____ INPUT DATA

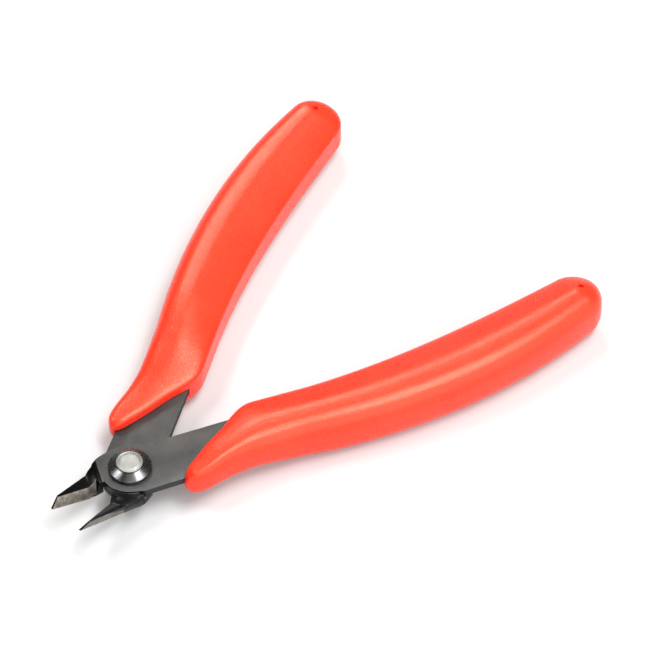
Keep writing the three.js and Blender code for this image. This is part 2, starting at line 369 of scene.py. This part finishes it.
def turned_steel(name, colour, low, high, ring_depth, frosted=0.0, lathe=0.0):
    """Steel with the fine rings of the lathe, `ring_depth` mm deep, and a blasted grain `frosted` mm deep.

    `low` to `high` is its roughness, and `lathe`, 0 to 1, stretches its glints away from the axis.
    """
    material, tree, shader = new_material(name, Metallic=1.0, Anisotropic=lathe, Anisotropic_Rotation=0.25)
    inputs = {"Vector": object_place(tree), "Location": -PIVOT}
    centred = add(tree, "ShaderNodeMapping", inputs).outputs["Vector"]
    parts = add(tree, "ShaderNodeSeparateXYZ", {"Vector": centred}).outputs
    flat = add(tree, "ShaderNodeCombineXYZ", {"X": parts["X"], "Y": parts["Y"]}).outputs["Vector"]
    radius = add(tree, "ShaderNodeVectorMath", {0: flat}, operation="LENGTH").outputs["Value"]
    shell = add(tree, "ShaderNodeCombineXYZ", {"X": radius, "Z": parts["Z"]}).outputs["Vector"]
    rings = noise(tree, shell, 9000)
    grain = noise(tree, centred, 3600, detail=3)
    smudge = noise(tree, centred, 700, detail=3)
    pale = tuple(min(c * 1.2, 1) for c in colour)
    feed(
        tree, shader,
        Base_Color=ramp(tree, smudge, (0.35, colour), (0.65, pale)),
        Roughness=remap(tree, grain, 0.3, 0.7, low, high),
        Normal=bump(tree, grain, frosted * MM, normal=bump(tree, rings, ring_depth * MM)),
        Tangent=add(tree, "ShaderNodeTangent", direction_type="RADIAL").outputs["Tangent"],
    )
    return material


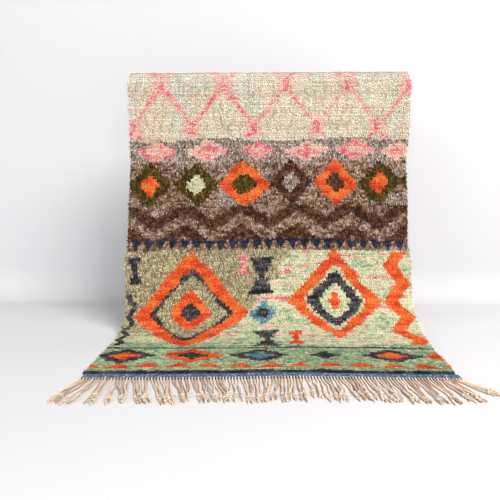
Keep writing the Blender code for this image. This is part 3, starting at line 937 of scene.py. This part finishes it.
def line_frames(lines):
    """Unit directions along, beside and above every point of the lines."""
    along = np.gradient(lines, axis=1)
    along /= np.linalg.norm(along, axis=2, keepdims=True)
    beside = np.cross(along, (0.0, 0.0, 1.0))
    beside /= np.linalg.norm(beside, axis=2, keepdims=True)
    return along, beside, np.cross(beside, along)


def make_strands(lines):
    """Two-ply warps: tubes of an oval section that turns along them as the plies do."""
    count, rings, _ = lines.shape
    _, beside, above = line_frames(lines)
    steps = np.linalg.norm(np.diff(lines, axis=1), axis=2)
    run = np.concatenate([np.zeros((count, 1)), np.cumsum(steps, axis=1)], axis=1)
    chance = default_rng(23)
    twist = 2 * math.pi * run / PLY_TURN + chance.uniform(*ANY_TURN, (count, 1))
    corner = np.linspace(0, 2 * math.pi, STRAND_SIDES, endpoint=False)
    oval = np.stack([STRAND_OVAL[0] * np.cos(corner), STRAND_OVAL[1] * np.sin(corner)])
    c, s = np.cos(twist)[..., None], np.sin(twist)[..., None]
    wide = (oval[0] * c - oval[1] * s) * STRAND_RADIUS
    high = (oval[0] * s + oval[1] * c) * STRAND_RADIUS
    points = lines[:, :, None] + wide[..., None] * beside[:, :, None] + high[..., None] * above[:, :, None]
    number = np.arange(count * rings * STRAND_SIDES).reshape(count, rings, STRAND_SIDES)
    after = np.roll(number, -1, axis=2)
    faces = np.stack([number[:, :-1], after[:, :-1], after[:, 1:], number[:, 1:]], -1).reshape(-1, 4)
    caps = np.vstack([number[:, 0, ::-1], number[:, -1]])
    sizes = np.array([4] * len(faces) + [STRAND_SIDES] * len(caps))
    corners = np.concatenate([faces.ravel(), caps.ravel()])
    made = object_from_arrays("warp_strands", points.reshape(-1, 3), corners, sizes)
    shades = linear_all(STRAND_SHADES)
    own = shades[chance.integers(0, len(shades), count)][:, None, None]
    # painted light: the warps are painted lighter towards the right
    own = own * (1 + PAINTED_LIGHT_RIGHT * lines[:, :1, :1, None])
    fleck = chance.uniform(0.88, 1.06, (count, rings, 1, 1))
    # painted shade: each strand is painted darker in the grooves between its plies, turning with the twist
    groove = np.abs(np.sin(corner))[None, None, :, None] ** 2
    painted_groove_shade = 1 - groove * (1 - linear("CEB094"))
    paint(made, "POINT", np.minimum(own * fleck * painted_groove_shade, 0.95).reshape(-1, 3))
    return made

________

▶ SET PROBLEM
Show the lines from the data above that contain the string "finishes".

▶ SOLUTION BELOW
Keep writing the three.js and Blender code for this image. This is part 2, starting at line 369 of scene.py. This part finishes it.
Keep writing the Blender code for this image. This is part 3, starting at line 937 of scene.py. This part finishes it.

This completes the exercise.